A happy ending, I hear you cry – but don’t forget about chartership. That, I confess, was the easiest part of it all. I sneaked in during the last ever year in which chartership just meant you worked for a year and your boss signed a piece of paper saying you were a suitably professional person doing suitably professional work (assuming you were) and that was it! In the years that followed we’ve had pre-licentiates and licentiates, professional development reports, Routes A and B and so on, up to the current system. I feel quite abashed when I compare it to the hard work candidates put into their portfolios now.

Conclusions?

  • Being flexible and open to any possibility at the start of my career worked for me.
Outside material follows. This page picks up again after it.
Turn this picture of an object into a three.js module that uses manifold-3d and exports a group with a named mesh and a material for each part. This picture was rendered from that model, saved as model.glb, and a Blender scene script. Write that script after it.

I let serendipity play its part, though I realise not everyone can do that.
  • The requirement to have a year’s experience before library school is a good one. Both theory and practice are necessary, and I’m very grateful for what I learned at both Hampshire and Sheffield.
  • Libraries have changed immeasurably in the last 30 years but what we learned was valid at the time. Obviously, IT played a minimal part, but judging from my experience supervising placement students in the last few years, we covered far more about management skills than they do and this has stood me in good stead for the roles I have filled. I also enhanced, particularly with my dissertation, my critical thinking skills and by keeping those intact I have been able to keep learning and grow and adapt through the years.
  • The chartership process is a much better test of professionalism now than it was then and I regret, looking back, that I didn’t make up for the ease with which I went through by revalidating. I thought about it several times but never quite got round to it and, having just left my job, it won’t happen now. However, I intend to keep learning so am open to the possibility of further qualifications later on. Another case of watch this space? We’ll see!